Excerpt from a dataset
(begin)

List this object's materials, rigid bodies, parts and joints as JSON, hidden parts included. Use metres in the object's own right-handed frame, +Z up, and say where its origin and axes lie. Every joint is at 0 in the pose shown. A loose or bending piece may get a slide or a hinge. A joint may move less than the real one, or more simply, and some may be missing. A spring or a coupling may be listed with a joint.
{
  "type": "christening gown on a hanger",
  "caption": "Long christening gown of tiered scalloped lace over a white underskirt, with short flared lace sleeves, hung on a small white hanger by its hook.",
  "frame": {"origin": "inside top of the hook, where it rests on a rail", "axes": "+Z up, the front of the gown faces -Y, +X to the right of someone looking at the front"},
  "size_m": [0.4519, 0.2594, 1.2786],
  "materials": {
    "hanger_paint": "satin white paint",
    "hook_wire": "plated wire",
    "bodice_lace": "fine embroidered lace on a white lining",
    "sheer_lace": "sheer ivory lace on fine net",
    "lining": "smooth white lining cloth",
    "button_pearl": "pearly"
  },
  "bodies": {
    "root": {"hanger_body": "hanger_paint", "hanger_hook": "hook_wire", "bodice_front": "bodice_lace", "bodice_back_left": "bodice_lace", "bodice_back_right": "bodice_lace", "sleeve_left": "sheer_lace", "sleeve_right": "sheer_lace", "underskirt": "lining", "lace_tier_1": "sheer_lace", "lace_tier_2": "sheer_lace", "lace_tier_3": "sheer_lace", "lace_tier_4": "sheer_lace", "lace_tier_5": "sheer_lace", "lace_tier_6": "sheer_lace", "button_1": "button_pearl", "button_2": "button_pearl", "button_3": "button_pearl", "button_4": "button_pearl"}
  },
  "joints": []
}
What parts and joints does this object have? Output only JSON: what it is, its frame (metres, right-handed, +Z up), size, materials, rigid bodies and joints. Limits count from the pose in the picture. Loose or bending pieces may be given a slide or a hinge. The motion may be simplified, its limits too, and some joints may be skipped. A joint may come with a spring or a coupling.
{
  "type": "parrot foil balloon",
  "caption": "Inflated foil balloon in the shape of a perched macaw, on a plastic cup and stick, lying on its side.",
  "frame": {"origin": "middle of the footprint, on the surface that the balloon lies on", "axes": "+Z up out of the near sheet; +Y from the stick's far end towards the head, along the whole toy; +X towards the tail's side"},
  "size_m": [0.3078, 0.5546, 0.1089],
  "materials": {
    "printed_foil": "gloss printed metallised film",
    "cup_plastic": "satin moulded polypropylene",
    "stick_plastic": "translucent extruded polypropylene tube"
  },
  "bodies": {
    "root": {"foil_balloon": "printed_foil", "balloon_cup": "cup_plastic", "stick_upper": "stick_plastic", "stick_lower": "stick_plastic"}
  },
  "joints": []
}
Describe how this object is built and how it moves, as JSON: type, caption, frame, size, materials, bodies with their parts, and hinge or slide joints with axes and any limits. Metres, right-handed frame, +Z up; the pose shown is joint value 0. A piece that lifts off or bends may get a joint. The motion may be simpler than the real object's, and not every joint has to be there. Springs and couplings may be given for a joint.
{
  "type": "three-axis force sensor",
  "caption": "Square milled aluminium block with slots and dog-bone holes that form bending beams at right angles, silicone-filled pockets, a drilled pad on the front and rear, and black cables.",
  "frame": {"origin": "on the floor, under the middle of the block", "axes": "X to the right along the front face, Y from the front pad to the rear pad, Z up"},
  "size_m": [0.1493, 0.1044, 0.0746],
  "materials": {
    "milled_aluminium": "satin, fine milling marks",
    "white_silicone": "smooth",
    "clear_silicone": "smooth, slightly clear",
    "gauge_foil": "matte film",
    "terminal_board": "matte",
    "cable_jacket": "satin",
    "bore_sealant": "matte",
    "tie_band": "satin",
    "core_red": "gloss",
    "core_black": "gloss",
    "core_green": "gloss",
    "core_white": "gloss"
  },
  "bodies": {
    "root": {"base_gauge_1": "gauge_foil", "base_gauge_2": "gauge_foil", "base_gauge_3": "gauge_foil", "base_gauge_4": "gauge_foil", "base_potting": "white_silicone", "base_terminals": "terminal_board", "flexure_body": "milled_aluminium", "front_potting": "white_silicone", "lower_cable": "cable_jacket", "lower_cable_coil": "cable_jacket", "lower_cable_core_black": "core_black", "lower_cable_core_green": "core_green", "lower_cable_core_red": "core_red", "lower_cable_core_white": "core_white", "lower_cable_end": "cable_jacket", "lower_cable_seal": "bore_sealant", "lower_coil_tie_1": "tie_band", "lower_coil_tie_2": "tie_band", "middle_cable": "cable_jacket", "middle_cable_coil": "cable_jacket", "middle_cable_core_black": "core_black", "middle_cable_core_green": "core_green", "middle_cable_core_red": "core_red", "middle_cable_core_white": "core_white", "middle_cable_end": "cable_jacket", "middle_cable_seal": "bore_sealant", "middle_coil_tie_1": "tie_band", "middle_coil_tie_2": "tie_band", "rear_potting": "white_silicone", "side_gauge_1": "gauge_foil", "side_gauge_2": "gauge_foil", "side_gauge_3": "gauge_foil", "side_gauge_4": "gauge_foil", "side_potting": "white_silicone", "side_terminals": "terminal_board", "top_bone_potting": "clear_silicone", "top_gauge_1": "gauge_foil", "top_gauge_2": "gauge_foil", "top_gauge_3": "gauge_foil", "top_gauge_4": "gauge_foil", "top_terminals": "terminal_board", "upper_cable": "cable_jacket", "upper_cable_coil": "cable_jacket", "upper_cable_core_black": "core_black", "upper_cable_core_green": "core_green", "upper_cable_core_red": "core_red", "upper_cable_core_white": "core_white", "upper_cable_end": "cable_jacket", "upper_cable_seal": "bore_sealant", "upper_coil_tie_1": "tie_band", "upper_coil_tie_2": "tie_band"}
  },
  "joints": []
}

(end)

● **WORK TO COMPLETE**:
Search the records above for "JSON". Copy each line where it is found.

● **ANSWER FOR THE TASK**:
List this object's materials, rigid bodies, parts and joints as JSON, hidden parts included. Use metres in the object's own right-handed frame, +Z up, and say where its origin and axes lie. Every joint is at 0 in the pose shown. A loose or bending piece may get a slide or a hinge. A joint may move less than the real one, or more simply, and some may be missing. A spring or a coupling may be listed with a joint.
What parts and joints does this object have? Output only JSON: what it is, its frame (metres, right-handed, +Z up), size, materials, rigid bodies and joints. Limits count from the pose in the picture. Loose or bending pieces may be given a slide or a hinge. The motion may be simplified, its limits too, and some joints may be skipped. A joint may come with a spring or a coupling.
Describe how this object is built and how it moves, as JSON: type, caption, frame, size, materials, bodies with their parts, and hinge or slide joints with axes and any limits. Metres, right-handed frame, +Z up; the pose shown is joint value 0. A piece that lifts off or bends may get a joint. The motion may be simpler than the real object's, and not every joint has to be there. Springs and couplings may be given for a joint.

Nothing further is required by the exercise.